Oito desaparecidos de favela foram mutilados
Menor confessa que bandidos torturaram rapazes seqüestrados em Vigário Geral, cortando dedos, nariz, orelhas e língua
O Globo - 25/01/2006
Contando detalhes das torturas a que foram submetidos os oito jovens de Vigário Geral seqüestrados, na madrugada de 13 de dezembro passado, por uma quadrilha da rival Favela de Parada de Lucas, o menor X. participou da reconstituição do crime ontem à tarde. Preso desde o dia 14 de dezembro, ele disse ter ajudado nas sessões de mutilação.
Dos oito jovens levados — e que ainda estão desaparecidos — a polícia diz ter absoluta certeza de que pelo menos dois não tinham qualquer relação com o tráfico de drogas. Mesmo assim, disse o delegado da 38ª DP (Brás de Pina), Marcos Neves, os dois foram submetidos a torturas.
Menor sorriu e ameaçou família dos seqüestrados
O menor repetiu para os policiais o percurso que ele e os traficantes de Parada de Lucas teriam feito com as oito vítimas seqüestradas. Mostrou as casas de onde os jovens foram retirados à força, em Vigário Geral, e depois o local para onde foram levados. As vítimas foram espancadas e depois sofreram as mutilações numa casa num beco conhecido como Botafogo, em Parada de Lucas.
Segundo sua descrição, primeiro cortaram a língua dos rapazes; depois, cada um dos dedos das mãos; em seguida, as orelhas e, por último, o nariz.
Sempre com um sorriso no rosto, fazendo gestos intimidadores e ameaçando as famílias das vítimas que acompanharam a reconstituição, X. ainda levou os policiais ao lugar em que os jovens teriam sido vistos com vida pela última vez, numa casa na beira do Rio Acari, próximo a um chiqueiro. As vítimas teriam sido entregues a um homem conhecido como Açougueiro. Daí em diante, X. diz não saber o que aconteceu com os jovens.
O trajeto mostrado por X. coincidiu com o indicado mais cedo por um dos sobreviventes. Ele fez a reconstituição usando um capuz, uma capa preta e um colete a prova de balas.
X., de 16 anos, foi criado em Vigário Geral. Expulso da favela pelos traficantes locais, ele se associou a criminosos da vizinha Parada de Lucas, que o usaram de guia para indicar os lugares em que moravam seus rivais. Por causa disso, X. foi apelidado de Parada Geral. Na noite do seqüestro, ele usava uma farda da Polícia Militar.

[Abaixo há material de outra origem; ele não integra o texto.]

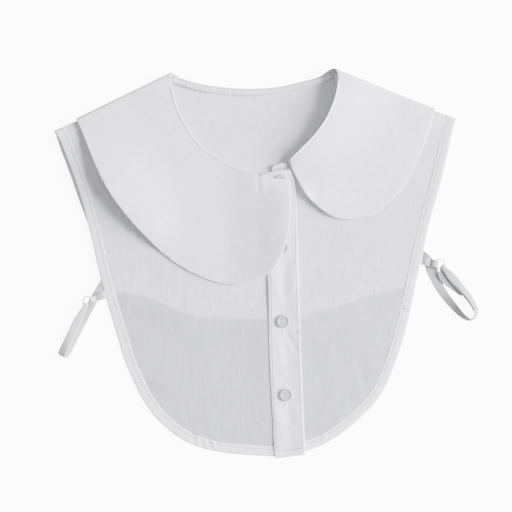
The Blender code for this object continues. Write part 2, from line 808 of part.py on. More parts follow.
def build_button(name, centre):
    """A dished disc with four holes, just clear of the placket under it."""
    outline = circle((0, 0), BUTTON_RADIUS, BUTTON_SIDES)
    offsets = [(sx * BUTTON_HOLE_OFFSET, sy * BUTTON_HOLE_OFFSET) for sx in (-1, 1) for sy in (-1, 1)]
    holes = [circle(offset, BUTTON_HOLE_RADIUS, 8) for offset in offsets]
    lip = circle((0, 0), BUTTON_RADIUS - BUTTON_LIP, BUTTON_SIDES)
    crest = circle((0, 0), BUTTON_DISH_RADIUS + BUTTON_DISH_SLOPE, BUTTON_SIDES)
    dish = circle((0, 0), BUTTON_DISH_RADIUS, BUTTON_SIDES)
    lines = [ring + ring[:1] for ring in (lip, crest, dish)]
    flat, faces = triangles(outline, holes, lines)
    seat = max(placket_height(Vector(centre) + p) for p in outline) + WALL / 2 + GAP

    def top(point):
        if point.length > BUTTON_RADIUS - BUTTON_LIP / 2:
            return BUTTON_THICKNESS - BUTTON_LIP_DROP
        dished = point.length < BUTTON_DISH_RADIUS + BUTTON_DISH_SLOPE / 2
        return BUTTON_THICKNESS - (BUTTON_DISH_DEPTH if dished else 0.0)

    count = len(flat)
    points = [(p.x + centre[0], p.y + centre[1], seat + top(p)) for p in flat]
    points += [(p.x + centre[0], p.y + centre[1], seat) for p in flat]
    closed = list(faces)
    closed += [(a + count, c + count, b + count) for a, b, c in faces]
    closed += [(a, a + count, b + count, b) for a, b in rim(faces)]
    return solid(name, points, closed, RESIN, 0.35)


# Elastic loops, tabs and rings; a station is a middle point and half the ribbon's width as a vector

def ribbon(name, stations):
    """A flat ribbon through its stations, square in section."""
    points = []
    for i, (middle, half) in enumerate(stations):
        travel = stations[min(i + 1, len(stations) - 1)][0] - stations[max(i - 1, 0)][0]
        lift = travel.cross(half).normalized() * (WALL / 2)
        points += [middle + half + lift, middle - half + lift, middle - half - lift, middle + half - lift]
    faces = [(3, 2, 1, 0)]
    for i in range(len(stations) - 1):
        first = 4 * i
        for k in range(4):
            after = first + (k + 1) % 4
            faces.append((first + k, after, after + 4, first + 4 + k))
    last = 4 * (len(stations) - 1)
    faces.append((last, last + 1, last + 2, last + 3))
    return solid(name, points, faces, ELASTIC)


def run(rows, side=1, step=0.0035):
    """Stations of a free stretch; its rows give x, y, z, bank in degrees and width."""
    scaled = [(x, y, z, bank / BANK_SCALE, width) for x, y, z, bank, width in rows]
    points = even(smooth(scaled), step)
    stations = []
    for i, point in enumerate(points):
        travel = (points[min(i + 1, len(points) - 1)] - points[max(i - 1, 0)]).to_2d().normalized()
        bank = math.radians(point[3] * BANK_SCALE)
        level = Vector((-travel.y, travel.x, 0)) * math.cos(bank)
        half = (level + Vector((0, 0, math.sin(bank)))) * (side * point[4] / 2)
        stations.append((point.to_3d(), half))
    return stations


def turn(middle, heading, half, radius, first, last, steps=7):
    """Stations round a fold whose far side points along the heading; -90 is its underside."""
    stations = []
    for i in range(steps):
        angle = math.radians(first + (last - first) * i / (steps - 1))
        offset = heading * math.cos(angle) + Vector((0, 0, math.sin(angle)))
        stations.append((middle + offset * radius, half))
    return stations


def wrap(ring, heading):
    """Stations of a ribbon that comes in over a ring's wire, goes down through it and back."""
    heading = heading.normalized()
    half = Vector((-heading.y, heading.x, 0)) * (STRAP_NECKED / 2)
    middle = ring - heading * WRAP_INSET
    return turn(middle, heading, half, WRAP_RADIUS, 90, -90)


def build_ring(name, centre):
    bpy.ops.mesh.primitive_torus_add(
        location=centre,
        major_radius=RING_RADIUS,
        minor_radius=RING_WIRE,
        major_segments=24,
        minor_segments=8,
    )
    made = bpy.context.object
    made.name = name
    made.data.name = name
    made.data.materials.append(material(name, RESIN, 0.35))
    made.data.shade_smooth()
    return made


def build_tab(name, ring, edge, edge_half):
    """A short doubled tab from a front's edge round its ring."""
    heading = ring - edge
    heading.z = 0.0
    bend = wrap(ring, heading)
    low = bend[-1][0].z
    half = bend[0][1] * TAB_SPREAD
    spot = bend[0][0].lerp(edge, TAB_BACK)
    top = [
        (Vector((edge.x, edge.y, low + PITCH)), edge_half),
        (Vector((spot.x, spot.y, bend[0][0].z - TAB_SAG)), half),
    ]
    back = [
        (Vector((spot.x, spot.y, low)), half),
        (Vector((edge.x, edge.y, low)), edge_half),
    ]
    return ribbon(name, top + bend + back)


def build_strap_left():
    """Down along the floor, a flat fold, and back up over itself to the ring."""
    ring = Vector(RING_LEFT)
    build_ring("ring_left", ring)
    build_tab("tab_left", ring, Vector(TAB_LEFT_SEAM), Vector(TAB_LEFT_HALF))
    lower = run(STRAP_LEFT_LOWER)
    start = (Vector(STRAP_LEFT_SEAM), Vector(STRAP_LEFT_HALF))
    heading = Vector(STRAP_LEFT_HEADING).normalized()
    fold = []
    bends = turn(Vector(STRAP_LEFT_FOLD), heading, lower[-1][1], STRAP_FOLD, -90, 90)
    for i, (middle, half) in enumerate(bends):
        fold.append((middle + Vector(STRAP_LEFT_SLIDE) * (i / (len(bends) - 1)), half))
    upper = run(STRAP_LEFT_UPPER, side=-1)
    bend = [(middle, -half) for middle, half in wrap(ring, -heading)]
    stub = [(bend[-1][0] + heading * STRAP_STUB, bend[-1][1])]
    ribbon("strap_left", [start] + lower + fold + upper + bend + stub)


def build_strap_right():
    """An open loop that stands on edge at its far end."""
    ring = Vector(RING_RIGHT)
    build_ring("ring_right", ring)
    build_tab("tab_right", ring, Vector(TAB_RIGHT_SEAM), Vector(TAB_RIGHT_HALF))
    heading = Vector(STRAP_RIGHT_HEADING).normalized()
    start = (Vector(STRAP_RIGHT_SEAM), Vector(STRAP_RIGHT_HALF))
    tail = run(STRAP_RIGHT_TAIL, side=-1)
    ribbon("strap_right", [start] + run(STRAP_RIGHT_LOOP) + wrap(ring, heading) + tail)


def main():
    for old in list(bpy.data.objects):
        bpy.data.objects.remove(old)
    build_body()
    build_collar()
    build_trim()
    for number, centre in enumerate(BUTTONS, 1):
        build_button(f"button_{number}", centre)
    build_strap_left()
    build_strap_right()


main()
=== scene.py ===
import math

import bmesh
import bpy
import numpy as np
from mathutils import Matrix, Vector
from mathutils.bvhtree import BVHTree
from mathutils.geometry import delaunay_2d_cdt
from mathutils.kdtree import KDTree


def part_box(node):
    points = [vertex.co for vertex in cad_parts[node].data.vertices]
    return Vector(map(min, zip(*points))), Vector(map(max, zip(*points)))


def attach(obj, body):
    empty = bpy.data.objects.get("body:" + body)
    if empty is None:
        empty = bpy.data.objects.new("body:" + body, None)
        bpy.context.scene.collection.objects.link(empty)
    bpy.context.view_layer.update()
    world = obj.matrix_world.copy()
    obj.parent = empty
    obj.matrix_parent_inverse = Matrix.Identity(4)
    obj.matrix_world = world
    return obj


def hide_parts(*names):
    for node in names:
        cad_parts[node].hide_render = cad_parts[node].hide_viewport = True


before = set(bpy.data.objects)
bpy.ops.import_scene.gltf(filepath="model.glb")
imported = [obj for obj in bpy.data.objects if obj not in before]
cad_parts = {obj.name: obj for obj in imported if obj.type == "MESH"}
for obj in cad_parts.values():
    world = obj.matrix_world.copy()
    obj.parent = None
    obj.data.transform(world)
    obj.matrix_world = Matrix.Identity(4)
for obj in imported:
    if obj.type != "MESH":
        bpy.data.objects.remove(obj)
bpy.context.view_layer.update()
mm = 0.001
print("frame loaded")


# meshes from points

def newObject(name, data):
    made = bpy.data.objects.new(name, data)
    bpy.context.scene.collection.objects.link(made)
    return made


def newPiece(name, points, faces, material):
    mesh = bpy.data.meshes.new(name)
    mesh.from_pydata([tuple(p) for p in points], [], [tuple(f) for f in faces])
    mesh.validate()
    mesh.materials.append(material)
    mesh.shade_smooth()
    piece = newObject(name, mesh)
    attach(piece, "root")
    return piece


def centreOf(node):
    return [(a + b) / 2 for a, b in zip(*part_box(node))]


# how far along a line each of its points lies
def runOf(line):
    return np.concatenate([[0], np.cumsum(np.linalg.norm(np.diff(line, axis=0), axis=1))])


# evenly spaced points on a smooth line through the given ones
def curveThrough(points, step):
    points = np.array(points, float)
    knots = runOf(points)
    slopes = np.gradient(points, knots, axis=0, edge_order=1)
    fine = np.linspace(0, knots[-1], max(2, int(knots[-1] / (step / 4))))
    index = np.clip(np.searchsorted(knots, fine, side="right") - 1, 0, len(knots) - 2)
    span = (knots[index + 1] - knots[index])[:, None]
    t = (fine[:, None] - knots[index][:, None]) / span
    line = (
        (2 * t**3 - 3 * t**2 + 1) * points[index]
        + (t**3 - 2 * t**2 + t) * span * slopes[index]
        + (3 * t**2 - 2 * t**3) * points[index + 1]
        + (t**3 - t**2) * span * slopes[index + 1]
    )
    return evenly(line, step)


def evenly(line, step):
    line = np.array(line, float)
    knots = runOf(line)
    count = max(2, round(knots[-1] / step) + 1)
    targets = np.linspace(0, knots[-1], count)
    return np.stack([np.interp(targets, knots, line[:, k]) for k in range(line.shape[1])], axis=1)


# the middle surface of a cloth wall, from its solid

weld = 2e-5  # nearer points are one
wallAngle = math.radians(50)  # a sharper edge parts a wall's sides


def middleSurface(node):
    bm = bmesh.new()
    bm.from_mesh(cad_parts[node].data)
    bmesh.ops.remove_doubles(bm, verts=bm.verts, dist=weld)
    sharp = [e for e in bm.edges if len(e.link_faces) == 2 and e.calc_face_angle() > wallAngle]
    bmesh.ops.split_edges(bm, edges=sharp)
    islands = []
    seen = set()
    for face in bm.faces:
        if face in seen:
            continue
        seen.add(face)
        island, front = [face], [face]
        while front:
            for edge in front.pop().edges:
                for other in edge.link_faces:
                    if other not in seen:
                        seen.add(other)
                        island.append(other)
                        front.append(other)
        islands.append(island)
    islands.sort(key=lambda faces: -sum(f.calc_area() for f in faces))
    over, under = islands[0], islands[1]
    corners = [[v.co.copy() for v in f.verts] for f in under]
    flat = [c for face in corners for c in face]
    tree = BVHTree.FromPolygons(flat, [(3 * i, 3 * i + 1, 3 * i + 2) for i in range(len(corners))])
    for vert in {v for f in over for v in f.verts}:
        near, _, _, _ = tree.find_nearest(vert.co)
        vert.co = (vert.co + near) / 2
    bmesh.ops.delete(bm, geom=[f for island in islands[1:] for f in island], context="FACES")
    return bm


# the outline of an open surface, as vertices in order
def rimLoop(bm):
    follow = {}
    for edge in bm.edges:
        if len(edge.link_loops) == 1:
            loop = edge.link_loops[0]
            follow[loop.vert] = loop.link_loop_next.vert
    start = next(iter(follow))
    order = [start]
    while follow[order[-1]] is not start:
        order.append(follow[order[-1]])
    return order


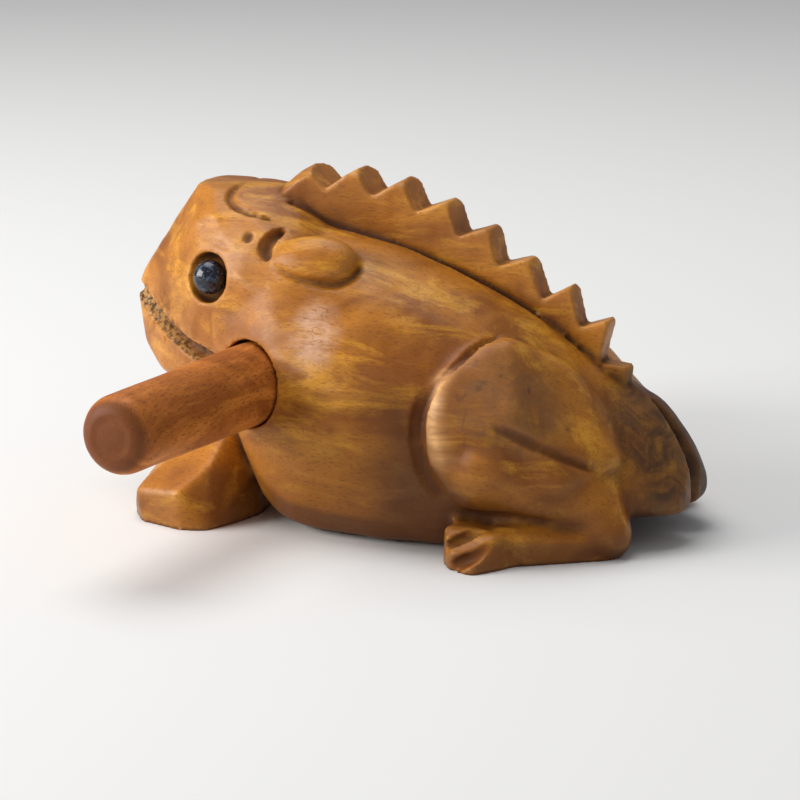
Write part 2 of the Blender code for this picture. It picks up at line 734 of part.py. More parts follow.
def main():
    clear_scene()
    parts = new_collection("frog_guiro")
    tools = new_collection("tools")
    make_body(parts, tools)
    bead = new_material("dark_bead", BEAD, 0.12)
    make_eye("left_eye", 1, parts, bead)
    make_eye("right_eye", -1, parts, bead)
    make_stick(parts)


main()
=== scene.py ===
"""Looks of the frog guiro: the carving at full detail, bead eyes, striker stick, studio.

Frame: X to the frog's left, Y towards its rump, Z up, with the soles on Z = 0.
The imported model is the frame. Shapes are drawn in millimetres, and MM turns them into metres.
"""
import json
import math

import bmesh
import bpy
import numpy as np
from mathutils import Matrix, Vector, noise
from mathutils.bvhtree import BVHTree

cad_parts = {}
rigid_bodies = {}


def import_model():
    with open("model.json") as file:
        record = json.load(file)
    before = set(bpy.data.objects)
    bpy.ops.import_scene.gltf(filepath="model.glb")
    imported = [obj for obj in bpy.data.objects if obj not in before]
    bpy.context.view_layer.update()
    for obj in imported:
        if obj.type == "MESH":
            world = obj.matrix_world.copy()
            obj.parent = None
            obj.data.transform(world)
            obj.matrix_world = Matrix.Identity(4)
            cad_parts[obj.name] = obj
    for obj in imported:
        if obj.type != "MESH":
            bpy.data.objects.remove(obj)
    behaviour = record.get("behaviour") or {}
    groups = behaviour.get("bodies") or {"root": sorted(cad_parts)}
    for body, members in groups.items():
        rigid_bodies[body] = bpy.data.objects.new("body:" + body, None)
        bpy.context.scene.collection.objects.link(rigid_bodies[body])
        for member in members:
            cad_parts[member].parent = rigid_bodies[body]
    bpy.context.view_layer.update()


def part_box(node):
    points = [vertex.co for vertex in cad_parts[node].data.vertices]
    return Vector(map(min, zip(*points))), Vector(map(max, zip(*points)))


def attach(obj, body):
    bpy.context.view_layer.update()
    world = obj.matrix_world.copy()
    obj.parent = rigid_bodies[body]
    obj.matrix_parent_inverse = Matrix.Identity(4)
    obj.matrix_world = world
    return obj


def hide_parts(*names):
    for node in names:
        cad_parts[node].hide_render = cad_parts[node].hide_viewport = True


MM = 0.001

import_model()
BODY_LOW, BODY_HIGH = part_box("frog_body")
STICK_LOW, STICK_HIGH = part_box("striker_stick")

# Camera, where the photograph was taken from
CAMERA_PLACE = (0.55896, 0.23520, 0.17325)
CAMERA_AZIMUTH = 113.0
CAMERA_ELEVATION = 14.0
FLOOR_SIZE = 3.0
FLOOR_COLOUR = (0.79, 0.79, 0.78, 1.0)

# Fineness of the carved surface
BLOCK_GRAIN = 0.85
BLOCK_SANDING = 3
SKIN_GRAIN = 0.5
SKIN_SANDING = 1
SKIN_FACES = 190000

# Size that the carving's points are drawn for
DRAWN_LENGTH = 125.0
DRAWN_SPAN = 86.0
DRAWN_HEIGHT = 71.0

# The right thigh sits lower and closer to the body than the left one
RIGHT_THIGH_DROP = 3.0
RIGHT_THIGH_IN = 3.0

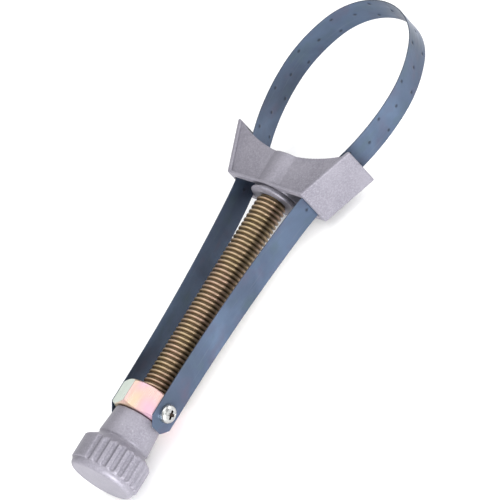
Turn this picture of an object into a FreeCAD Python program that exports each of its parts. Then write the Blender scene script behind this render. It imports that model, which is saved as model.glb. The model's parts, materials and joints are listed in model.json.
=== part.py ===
"""Adjustable steel-strap oil filter wrench, lying flat, modelled in millimetres.

X runs across the strap loop, Y along the screw from the knob to the loop, and Z is up.
Every sub-part is drawn about the screw's axis, with Y = 0 on the saddle's bottom plane,
and save() then moves it so that the origin is the centre of the wrench's underside.
"""
import FreeCAD, Part
import math
import os

from FreeCAD import Vector

os.makedirs("parts", exist_ok=True)

SCREW_AXIS = Vector(0, 1, 0)
ORIGIN = Vector(0, 0, 0)
THROUGH = 1.0                     # how far a cutter runs past the face it opens

# ---- cast saddle -------------------------------------------------------------------------
SADDLE_HEIGHT = 30.0              # bottom plane to the tips of the jaw
SADDLE_TOP_HALF = 39.5
SADDLE_FOOT_HALF = 25.8
SADDLE_DEPTH = 25.2
JAW_SAGITTA = 11.0                # how far the jaw's arc dips below its tips
END_WALL = 2.2
PANEL_RECESS = 2.2                # the broad panels stand back from the end walls' edges
FOOT_LIP = 1.5                    # raised lip left along the bottom of each panel
SLOT_DEPTH = 17.0                 # the strap's slots, measured along Z
HUB_RADIUS = 12.5
CAST_RADIUS = 0.7                 # rounding of the casting's outer corners
COUNTERBORE_RADIUS = 10.0
COUNTERBORE_FLOOR = 11.5

# ---- screw, washers and ring ---------------------------------------------------------------
THREAD_RADIUS = 8.0
THREAD_ROOT = 6.6
PITCH = 2.5
CREST = 0.35                      # width of the flat on each ridge and in each root
THREAD_TOP = -3.05                # the screw's shoulder, just under the thrust washer
THREAD_BOTTOM = -131.7
JOURNAL_RADIUS = 6.0
RUNNING_GAP = 0.06                # radial clearance round the turning journal
JOURNAL_TOP = 16.6
JOURNAL_CHAMFER = 0.6
WASHER_RADIUS = 13.0
WASHER_THICKNESS = 3.0
WASHER_RIM = 1.5                  # thickness of the washer's thin outer rim
WASHER_BOSS_RADIUS = 10.8
WASHER_EDGE = 0.4                 # bevel round the rim
RETAINER_THICKNESS = 1.5
RETAINER_RADIUS = 9.4
RING_GAP = 0.06                   # end float between washer and ring
RING_THICKNESS = 1.2
RING_RADIUS = 8.2
GROOVE_RADIUS = 5.3
RING_MOUTH = 60.0                 # opening of the ring, in degrees

# ---- nut and strap screws ------------------------------------------------------------------
NUT_FLATS = 28.0
NUT_TOP = -117.4
NUT_HEIGHT = 14.0
NUT_BORE_RADIUS = 8.1
NUT_CHAMFER = 1.3
NUT_FACE_INSET = 0.3              # the round end face, inside the flats
STRAP_SCREW_Y = -124.4
STRAP_SCREW_RADIUS = 2.5
STRAP_SCREW_REACH = 4.4           # shank inside the nut's wall
HEAD_RADIUS = 4.8
HEAD_HEIGHT = 3.1
HEAD_RIM = 1.0
HEAD_FACE_SHARE = 0.45            # flat middle of the head, as a share of its radius
HEAD_DOME_SHARE = 0.82            # where the dome is half-way, as a share of radius and height
RECESS_LENGTH = 6.0               # cross recess in the head
RECESS_WIDTH = 1.5
RECESS_DEPTH = 1.9
RECESS_FLOOR_SHARE = 0.35         # the blades taper to this share of their length
RECESS_FLARE = 0.3
RECESS_TURN = 20                  # degrees

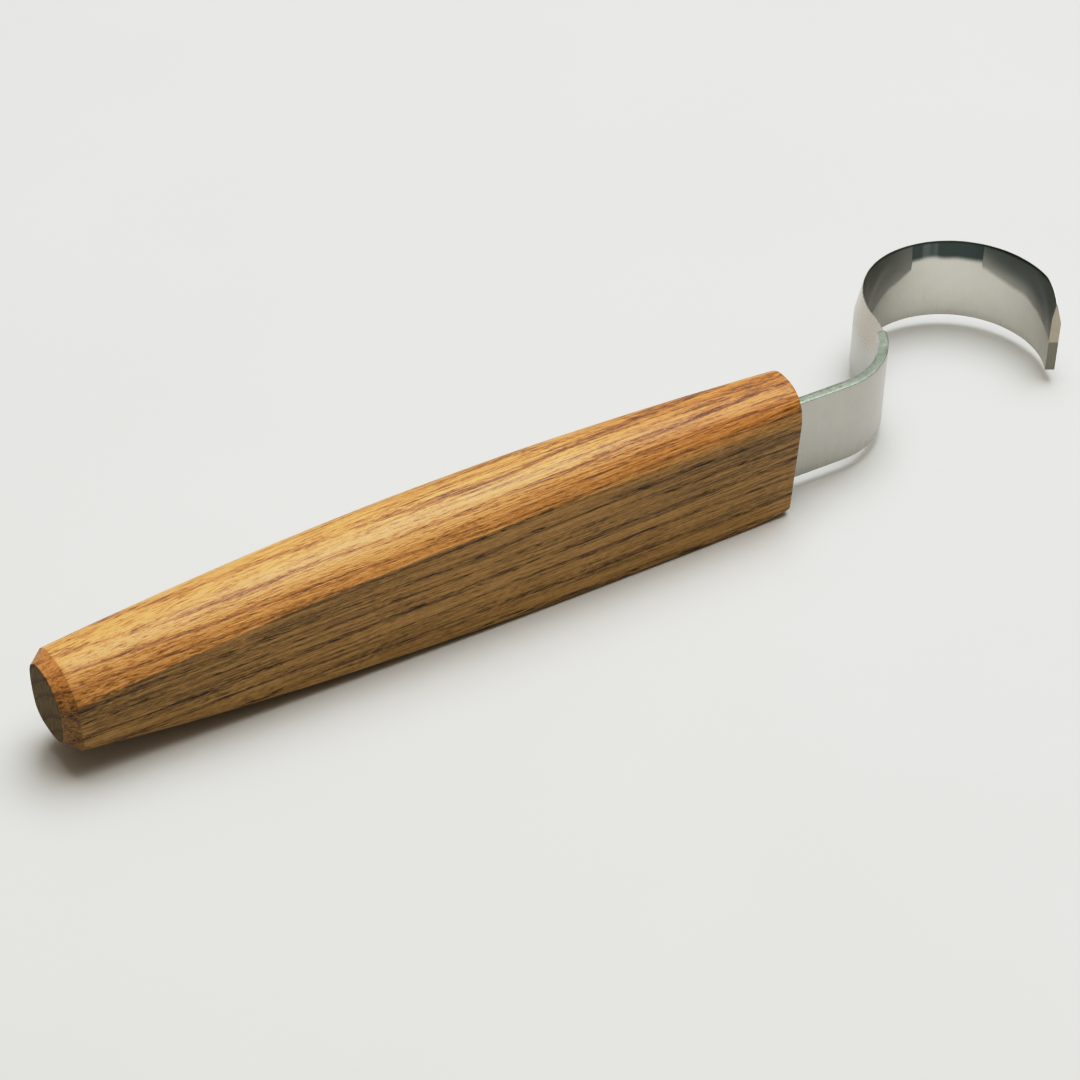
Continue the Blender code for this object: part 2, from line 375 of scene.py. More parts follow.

Na operação feita ontem nas duas favelas, que reuniu a Delegacia de Homicídios, a Delegacia de Repressão a Entorpecentes, a Core, o Batalhão de Choque, policiais do 16º BPM (Olaria ) e o Corpo de Bombeiros, pretendia-se fazer, além da reconstituição do crime, buscas pelos corpos dos desaparecidos. Mas as tentativas foram frustradas.
A polícia suspeita que os rapazes tenham sido mortos e que seus corpos tenham sido esquartejados e jogados aos porcos ou no rio — onde, ontem à tarde, esperava-se que fosse feita uma dragagem pela Superintendência Estadual de Rios e Lagoas, o que não ocorreu.
O delegado titular da Delegacia de Homicídios, Carlos Henrique Machado, que está coordenando as investigações, descartou novas buscas.
— Não há condições técnicas de fazer a dragagem do Rio Acari, onde se supõe que parte dos corpos tenham sido levados.
Segundo o delegado, a polícia pretende finalizar o inquérito e incriminar os responsáveis, mesmo que os corpos não apareçam:
— Temos que encontrar outros caminhos possíveis de incriminá-los. Os depoimentos de testemunhas e os vestígios de sangue podem ser suficientes para o inquérito, mesmo que os corpos não sejam encontrados — disse Carlos Henrique.
As mães dos jovens seqüestrados fizeram ontem protestos em Vigário Geral.
— Não foi o filho da governadora que desapareceu. Foram os filhos de umas marias-ninguém de Vigário Geral. Se fosse alguém importante, já teriam encontrado — disse uma das mães, que preferiu não ser identificada.